Importantly, in 2023 we were able to facilitate credit access and build financial opportunity for a record number of underserved consumers, who otherwise would have been excluded from the credit market. Through our AI-powered underwriting platform, we facilitated over 164,000 loans and lines of credit in 2023, representing a record number. This was accomplished while Propel and our partners maintained a prudent underwriting posture driving strong credit performance and record profitability.
As we look ahead to 2024, we see tremendous opportunity to continue growing our core business in serving the more than 70 million Americans and Canadians who are underserved by traditional financial institutions. We will continue to add additional opportunities, including expanding our Lending-as-a-Service offering, broadening our product suite, and expanding into new geographies. We have the people, technology, infrastructure, experience and are well capitalized to continue to realize our vision of becoming the global leader in financial services for underserved consumers." said Clive Kinross, Chief Executive Officer.
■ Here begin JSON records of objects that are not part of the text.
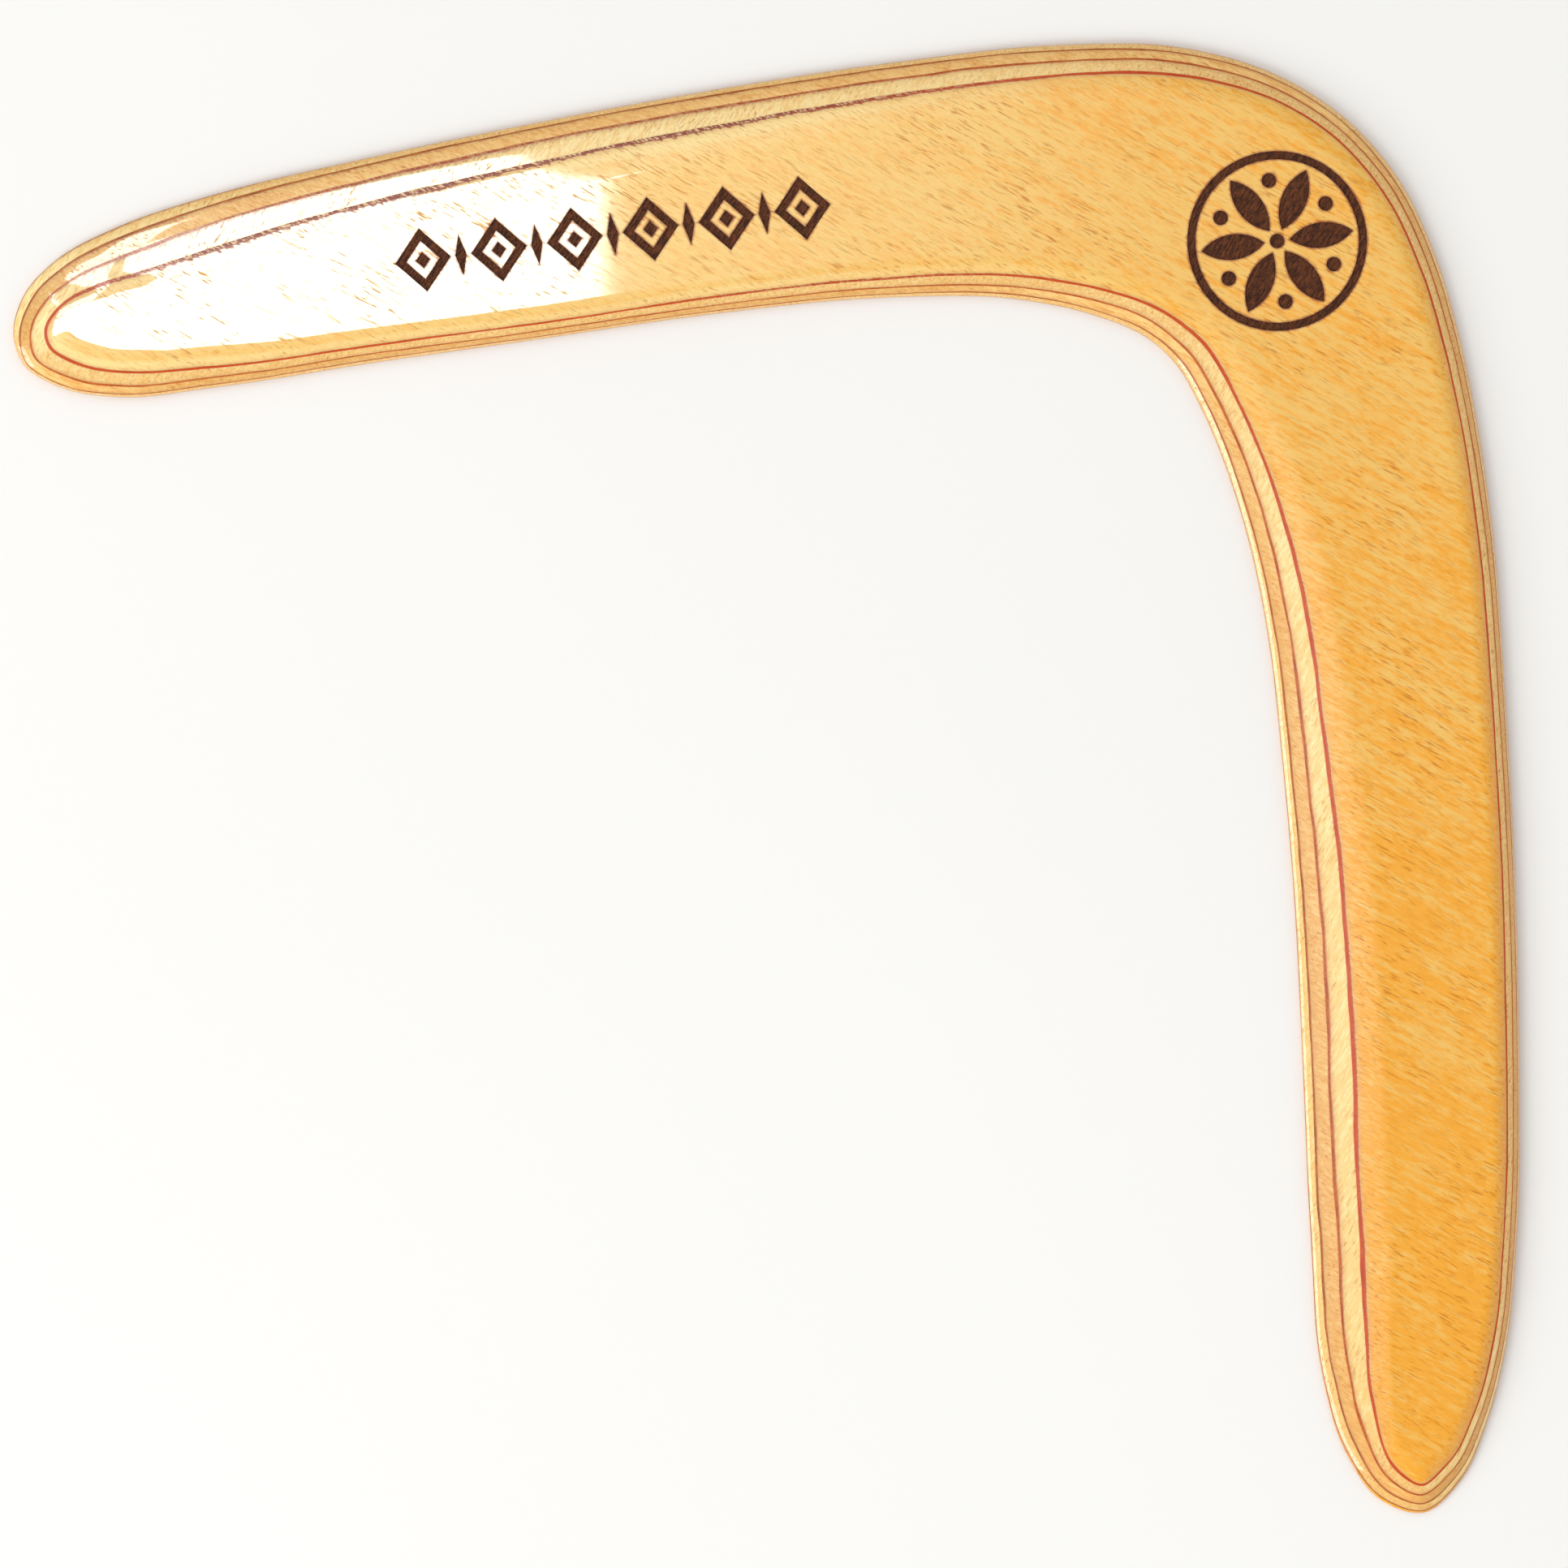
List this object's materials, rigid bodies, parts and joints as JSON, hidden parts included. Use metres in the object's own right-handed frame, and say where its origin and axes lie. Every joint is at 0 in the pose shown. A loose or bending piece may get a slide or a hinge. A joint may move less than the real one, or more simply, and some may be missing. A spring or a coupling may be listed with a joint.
{
  "type": "returning boomerang",
  "caption": "Right-handed two-armed returning boomerang of bevelled, engraved and lacquered plywood, flat underneath and shaped on its upper face.",
  "frame": {"origin": "middle of the outline's box, at the height of the flat underside", "axes": "+Z out of the shaped upper face; the lift arm runs towards -X from the elbow and the dingle arm towards -Y, so the elbow is at +X +Y"},
  "size_m": [0.26, 0.2536, 0.005],
  "materials": {
    "face_wood": "amber birch veneer under clear gloss lacquer, with dark pore flecks along the grain",
    "core_wood": "amber veneer under clear gloss lacquer",
    "pale_wood": "pale cross-grain veneer under clear gloss lacquer",
    "glue": "thin red-brown resin glue film"
  },
  "bodies": {
    "root": {"face_veneer": "face_wood", "face_glue_film": "glue", "upper_crossband": "pale_wood", "upper_glue_film": "glue", "core_veneer": "core_wood", "lower_glue_film": "glue", "lower_crossband": "pale_wood", "back_glue_film": "glue", "back_veneer": "face_wood"}
  },
  "joints": []
}
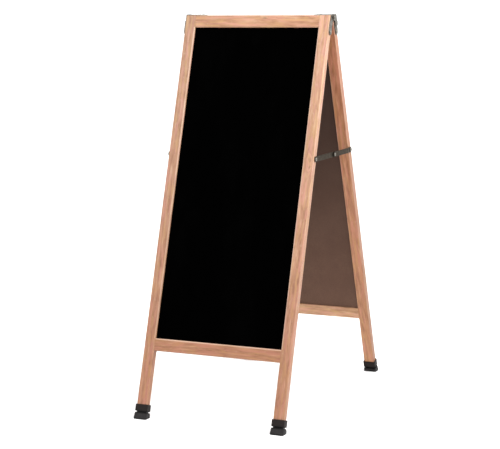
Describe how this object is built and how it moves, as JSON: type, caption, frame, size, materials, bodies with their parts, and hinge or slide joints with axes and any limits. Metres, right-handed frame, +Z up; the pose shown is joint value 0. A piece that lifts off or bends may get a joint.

Discussion of Financial Results and Business Strategy
- Growth of the core business including Bank Programs led to record Total Originations Funded1, ending CLAB1 and revenue
- Total Originations Funded1 increased by 19% to a record of $120.7 million in Q4 2023 vs. Q4 2022 and increased by 7% to a record of $412.6 million for fiscal year 2023 vs. fiscal year 2022, resulting in Ending CLAB1 growing year-over-year by 36% to a record of $337.3 million
- In addition, Annualized Revenue Yield1 increased to 121% in Q4 2023 from 110% in Q4 2022. The increase was driven by a variety of factors, including a higher proportion of new customer originations compared to Q4 2022, as well as a greater proportion of the new originations targeted towards higher yielding segments of the loan portfolio
- The record Ending CLAB1 and Annualized Revenue Yield1 contributed to the 54% and 40% growth and record revenue for the Q4 2023 and fiscal year 2023 periods, respectively
- Propel's proprietary AI-powered technology continued to drive strong credit performance
- Utilizing our proprietary AI-powered underwriting technology, Propel4 deployed upgraded models throughout the year and into Q4 that resulted in the origination of additional volume from higher yielding segments of the loan portfolio on a profitable basis
- Provision for loan losses and other liabilities as a percentage of revenue increased modestly to 54% in Q4 2023 from 53% in Q4 2022, which is expected in a period where substantially more new customer volume was originated
- Net income increased to $8.5 million in Q4, a 68% increase over Q4 2022, and Adjusted Net Income1 increased to $10.8 million, a 62% increase over Q4 2022, both representing records
- Growth in net income and Adjusted Net Income1 was primarily a result of i) the overall growth of the business; ii) the inherent operating leverage in our business model from the infrastructure we have built out over the years and effective cost management; and iii) the increased automation and efficiency in originations and customer service that the Company has been able to drive through the continuous enhancement of its proprietary technology infrastructure
- Fora completed its first full year with operations across seven provinces
- Our measured rollout of Fora has allowed us to accumulate proprietary loan performance data that is continuously feeding and refining our AI-powered underwriting. As a result, we have a strong foundation to continue to grow into the Canadian market
- While Fora currently represents a small percentage of the Company's overall revenue, and even with the backdrop of regulatory changes, we remain excited about the Canadian market and are focused on building a leading digital fintech business in Canada
- Lending-as-a-Service program successfully launched and growing
- We launched our first Lending-as-a-Service program with Pathward in June 2023 and are proud of the performance to date. Since launching, we have grown the number of marketing channels, expanded into new states and onboarded more purchaser relationships
- Propel is actively exploring additional Lending-as-a-Service opportunities on both sides of the border. We expect our Lending-as-a-Service offering, including Pathward, to be a powerful driver of future growth and will have a more meaningful impact to the Company's financial results in 2024 and beyond
- Solid financial position supports continued expansion of existing programs, growth initiatives and increased dividend
- The Company ended Q4 2023 with approximately $89 million of undrawn credit capacity on its various credit facilities with a Debt-to-Equity3 ratio of 2.0x
- With ample debt capacity, continued growth in earnings and significant operating cash flow, the Company is well positioned to continue growing the business, funding our various existing and new initiatives and supporting the dividend
- Strong operating results and financial position supported the decision to increase our quarterly dividend by 14% to C$0.12 per common share in Q1 2024
2024 Operating and Financial Targets
Propel finished fiscal year 2023 with record results across multiple operating and financial metrics and with a strong financial position to support its growth. The 2024 targets below are supported by our strategy which includes: i) scaling of our core business in the US and Canada; ii) expansion of our Lending-as-a-Service offering; and iii) investment in our proprietary technology to maintain our market leadership in AI-powered lending.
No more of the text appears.